Generations of Chinese leadership is a term historians use to characterize distinct periods of Chinese Communist Party (CCP) leadership and, by extension, successive changes in CCP ideology. Historians have studied various periods in the development of the government of the People's Republic of China (PRC) by reference to these "generations".

==Origins and terminology==
Shortly after the 1989 Tiananmen Square protests and massacre, Deng Xiaoping gave a speech which referred to Mao Zedong, himself, and Jiang Zemin as the respective "core" of the first, second, and third generations of leadership. This method of dividing Chinese leadership generations became popular. Political scientist Joseph Fewsmith says that this division "distorts history" as Mao and Deng belonged to the same generation, both being veterans of the Chinese Civil War, and that Jiang could be regarded as being from the second generation.

The closest equivalent to the term "leadership generation" used officially in China is "leadership collective" (for example: "first generation leadership collective"). The collective is viewed as leaders of the party (the CCP) rather than of the state (the PRC). Deng used the term "core" to legitimize Jiang's unexpected appointment to general secretary and to emphasize the collective nature of the leadership; Frederick Teiwes says that Deng's application of the concept of collective leadership to the first and second generations was historically inaccurate.

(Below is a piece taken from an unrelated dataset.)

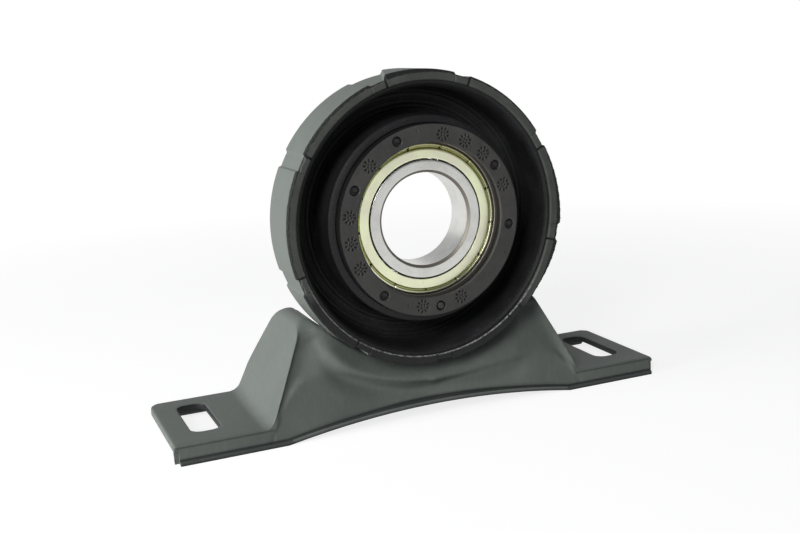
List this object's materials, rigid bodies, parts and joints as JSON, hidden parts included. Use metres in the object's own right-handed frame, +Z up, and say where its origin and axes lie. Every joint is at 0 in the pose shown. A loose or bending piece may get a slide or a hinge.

Transitions between generations and core leaders is not always clear when authority is divided across generations. When Jiang became General Secretary in 1989, Deng - through enormous prestige - continued to hold unchallenged ultimate authority. Jiang, in turn, remained chairman of the Central Military Commission after being succeeded as General Secretary by "fourth" generation" Hu Jintao. Official generational labels are not always used. The term "fourth generation of leaders" stopped being used officially in the summer of 2002 shortly before that generation assumed power. Similarly, "fifth generation of leaders" was not used officially through 2003.

The party leader (the General Secretary, and formerly Chairman) leads the collective, which typically includes the Politburo Standing Committee.

Generations of Chinese leadership
| Generation | Paramount leader | Start | End | Ideology raised |
|---|---|---|---|---|
| First | Mao Zedong Hua Guofeng | 1949 | 1978 | Mao Zedong Thought Two Whatevers |
| Second | Deng Xiaoping | 1978 | 1989 | Deng Xiaoping Theory |
| Third | Jiang Zemin | 1989 | 2002 | Three Represents |
| Fourth | Hu Jintao | 2002 | 2012 | Scientific Outlook on Development |
| Fifth | Xi Jinping | 2012 |  | Xi Jinping Thought |

==First generation==

The first generation was drawn from the veterans of the revolutionary period, where most had either worked closely with or been in the armed forces. The close relationships and shared political-military experience made it easy for civilian leaders to intervene in military matters and vice versa, so the line between civilian and military leader was blurred even as greater specialization evolved.

Mao was the paramount leader from the founding of the PRC in 1949 until his death in 1976. His rule was unfettered by collective leadership. Mao exercised undisputed power over the party-state, including unilateral authority to decide policy, law, and political appointments. Teiwes suggests that Mao's position was secured by being a revolutionary symbol; the other leaders could not oppose Mao without undermining their own self-image as revolutionaries.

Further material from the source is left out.